Casting 30, 40 years into the future, Lovelock sees sub-Saharan lands becoming uninhabitable. India runs out of water, Bangladesh drowns, China eyes a Siberian land grab, and local warlords fight bloody wars over water and energy.
Lovelock sees the look on your face and pauses.
"Look, this is why it's a gloomy book," he says. "Would you care for some more tea?"

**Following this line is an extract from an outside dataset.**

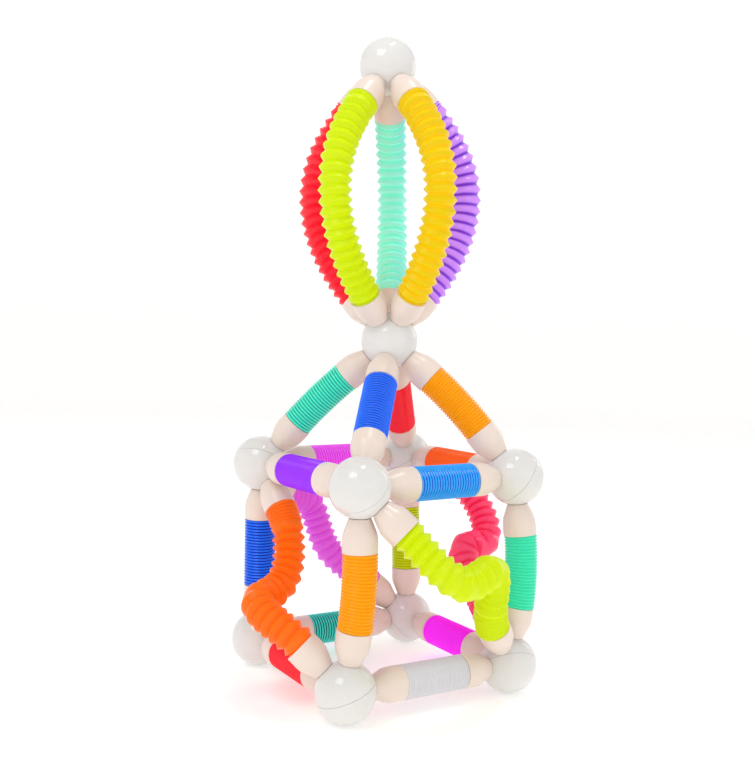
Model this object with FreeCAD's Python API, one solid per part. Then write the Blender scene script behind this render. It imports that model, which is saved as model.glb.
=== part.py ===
"""Magnetic ball-and-pop-tube toy, built as a lantern: a cube cage, a pyramid roof and a five-rib bulb.

Ten steel-cored balls are bridged by twenty-five corrugated pop tubes. Each tube has a magnetic cap at
both ends, whose hollow seat sits on a ball. Millimetres and degrees, +Z up, floor at Z = 0, and the
origin under the middle of the cage.
"""
import FreeCAD, Part
import math
import os

Vector = FreeCAD.Vector
UP = Vector(0, 0, 1)

# ---- the balls ------------------------------------------------------------------------------------
ball_diameter = 33.0
shell_wall = 2.0
shell_lap = 1.2            # how far the tongue of one half reaches into the other
shell_lap_wall = 0.9       # thickness of that tongue
lap_gap = 0.08             # clearance round the tongue
seam_chamfer = 0.25        # the fine groove where two halves meet
core_wall = 1.0            # pressed steel cups inside the shells
core_gap = 0.2             # clearance between a cup and its shell

# ---- the end caps ---------------------------------------------------------------------------------
tube_diameter = 19.0       # caps and ridges share one outside diameter
seat_gap = 0.2             # air between a cap's hollow seat and the ball
cap_rim_radius = 5.8       # where the seat ends on the ball
cap_length = 17.1          # the ball's surface to the cap's open end
cap_cone_length = 4.9      # the ball's surface to the top of the cap's cone
cap_cone_drop = 1.28       # the cone ends this much inside the full radius
cap_full_length = 11.0     # the ball's surface to where the rounded shoulder reaches the full radius
cap_edge_chamfer = 0.25
cap_wall = 1.15            # round the socket
socket_depth = 8.5         # how deep the bellows' cuff goes in
magnet_diameter = 10.0
magnet_thickness = 5.0
magnet_cover = 1.5         # plastic between the ball and the magnet
magnet_gap = 0.1

# ---- the bellows ----------------------------------------------------------------------------------
fold_count = 23            # convolutions in every tube
bellows_wall = 0.6
cuff_gap = 0.1             # clearance between the cuff and the socket
cuff_wall = 0.8
closed_fold_depth = 0.9    # ridge to valley of a convolution that is pushed shut
open_fold_depth = 2.3      # and of one that is popped open
open_pitch_wanted = 5.6    # length of one that is popped open
face_gap = 0.1             # air between a cap's end and the first ridge
bend_squeeze = 0.8         # how near a bend's inside may bring two rings, as a share of touching

# ---- the layout -----------------------------------------------------------------------------------
short_pitch = 108.0        # ball centre to ball centre along a closed tube
base_twist = -3.3          # the base ring is turned this much against the upper ring
bulb_pitch = 159.0         # apex ball centre to top ball centre
bulb_lean = 2.2            # the bulb leans
bulb_lean_heading = -105.0
bulb_low_tilt = 40.5       # ribs leave the apex ball at this angle to the bulb's axis
bulb_high_tilt = 44.0      # and the top ball at this one
bulb_belly = 44.8          # widest reach of a rib's centreline from the axis
bulb_belly_share = 0.64    # where that is, as a share of the bulb's pitch

ball_radius = ball_diameter / 2
seat_radius = ball_radius + seat_gap
cap_reach = ball_radius + cap_length
cap_shoulder = ball_radius + cap_cone_length
cap_full = ball_radius + cap_full_length
ridge_radius = tube_diameter / 2
socket_radius = ridge_radius - cap_wall
closed_root_radius = ridge_radius - closed_fold_depth
open_root_radius = ridge_radius - open_fold_depth
closed_run = short_pitch - 2 * (cap_reach + face_gap)
closed_pitch = closed_run / fold_count
cuff_radius = socket_radius - cuff_gap

CORNERS = {"front": -45.0, "right": 45.0, "back": 135.0, "left": 225.0}


def heading(degrees, radius=1.0):
    """A horizontal vector that points to a compass heading, counted from +X towards +Y."""
    turn = math.radians(degrees)
    return Vector(radius * math.cos(turn), radius * math.sin(turn), 0)


def unit(vector):
    result = Vector(vector)
    result.normalize()
    return result


def across(vector, axis):
    """The part of a vector that is square to an axis, made one long."""
    return unit(vector - axis * vector.dot(axis))


# ---- where the ball centres are -------------------------------------------------------------------
ring_radius = short_pitch / math.sqrt(2)
post_offset = 2 * ring_radius * math.sin(math.radians(abs(base_twist) / 2))
post_rise = math.sqrt(short_pitch ** 2 - post_offset ** 2)
ring_height = ball_radius + post_rise
apex_height = ring_height + short_pitch / math.sqrt(2)

balls = {}
for corner, angle in CORNERS.items():
    balls["base_" + corner] = heading(angle + base_twist, ring_radius) + UP * ball_radius
    balls["ring_" + corner] = heading(angle, ring_radius) + UP * ring_height
balls["apex"] = UP * apex_height
lean = math.radians(bulb_lean)
bulb_axis = UP * math.cos(lean) + heading(bulb_lean_heading, math.sin(lean))
balls["top"] = balls["apex"] + bulb_axis * bulb_pitch

# The seam of each ball faces its own way: the heading and the tilt from upright of its upper half.
seams = {
    "base_front": (244, 21), "base_right": (160, 38), "base_back": (20, 50), "base_left": (300, 65),
    "ring_front": (291, 45), "ring_right": (258, 55), "ring_back": (250, 35), "ring_left": (126, 38),
    "apex": (160, 75), "top": (145, 70),
}


def placed(shape, origin, direction):
    """A copy of a shape made along +Z from the origin, moved to a point and turned to a direction."""
    copy = shape.copy()
    copy.Placement = FreeCAD.Placement(origin, FreeCAD.Rotation(UP, direction))
    return copy


def revolved(edges):
    """The solid made by turning a closed outline in the XZ plane about Z."""
    face = Part.Face(Part.Wire(Part.__sortEdges__(edges)))
    return face.revolve(Vector(0, 0, 0), UP, 360)


def ring_point(radius, height):
    return Vector(radius, 0, height)


def polyline(points):
    return [Part.makeLine(a, b) for a, b in zip(points, points[1:])]


def on_sphere(radius, height):
    """The point of a sphere's outline at a height."""
    return ring_point(math.sqrt(radius ** 2 - height ** 2), height)


def arc_on_sphere(radius, low, high):
    """The stretch of a sphere's outline between two heights."""
    middle = (low + high) / 2
    return Part.Arc(on_sphere(radius, low), on_sphere(radius, middle), on_sphere(radius, high)).toShape()


# ---- one ball -------------------------------------------------------------------------------------
shell_inner = ball_radius - shell_wall
core_outer = shell_inner - core_gap
lap_radius = shell_inner + shell_lap_wall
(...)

Perhaps that is too gloomy. But the more mainstream predictions are not much fun to contemplate either. Jim Hansen summarized these views in a recent article in the New York Review of Books:
If human beings follow a business-as-usual course, continuing to exploit fossil fuel resources without reducing carbon emissions or capturing and sequestering them before they warm the atmosphere, the eventual effects on climate and life may be comparable to those at the time of mass extinctions. Life will survive, but it will do so on a transformed planet. For all foreseeable human generations, it will be a far more desolate world than the one in which civilization developed and flourished during the past several thousand years.
*
In order to arrive at an effective policy we can project two different scenarios concerning climate change. In the business-as-usual scenario, annual emissions of CO2 continue to increase at the current rate for at least fifty years, as do non-CO2 warming agents including methane, ozone, and black soot. In the alternative scenario, CO2 emissions level off this decade, slowly decline for a few decades, and by mid-century decrease rapidly, aided by new technologies.
*
The business-as-usual scenario, with five degrees Fahrenheit global warming and ten degrees Fahrenheit at the ice sheets, certainly would cause the disintegration of ice sheets. The only question is when the collapse of these sheets would begin. The business-as-usual scenario, which could lead to an eventual sea level rise of eighty feet, with twenty feet or more per century, could produce global chaos, leaving fewer resources with which to mitigate the change in climate. The alternative scenario, with global warming under two degrees Fahrenheit, still produces a significant rise in the sea level, but its slower rate, probably less than a few feet per century, would allow time to develop strategies that would adapt to, and mitigate, the rise in the sea level.
*
The alternative scenario I have been referring to has been designed to be consistent with the Kyoto Protocol, i.e., with a world in which emissions from developed countries would decrease slowly early in this century and the developing countries would get help to adopt "clean" energy technologies that would limit the growth of their emissions. Delays in that approach--especially US refusal both to participate in Kyoto and to improve vehicle and power plant efficiencies--and the rapid growth in the use of dirty technologies have resulted in an increase of 2 percent per year in global CO2 emissions during the past ten years. If such growth continues for another decade, emissions in 2015 will be 35 percent greater than they were in 2000, making it impractical to achieve results close to the alternative scenario.
*
As explained above, we have at most ten years--not ten years to decide upon action, but ten years to alter fundamentally the trajectory of global greenhouse emissions. Our previous decade of inaction has made the task more difficult, since emissions in the developing world are accelerating. To achieve the alternative scenario will require prompt gains in energy efficiencies so that the supply of conventional fossil fuels can be sustained until advanced technologies can be developed. If instead we follow an energy-intensive path of squeezing liquid fuels from tar sands, shale oil, and heavy oil, and do so without capturing and sequestering CO2 emissions, climate disasters will become unavoidable.
Global climate change is the greatest threat we face. It is a greater threat than terrorism or war in the Middle East. And the only real way to do something about it is to make everyone realize that it is the greatest threat we face.
I don't know what else to say. If you have children, you should be horrified at contemplating our impending climatological catastrophe.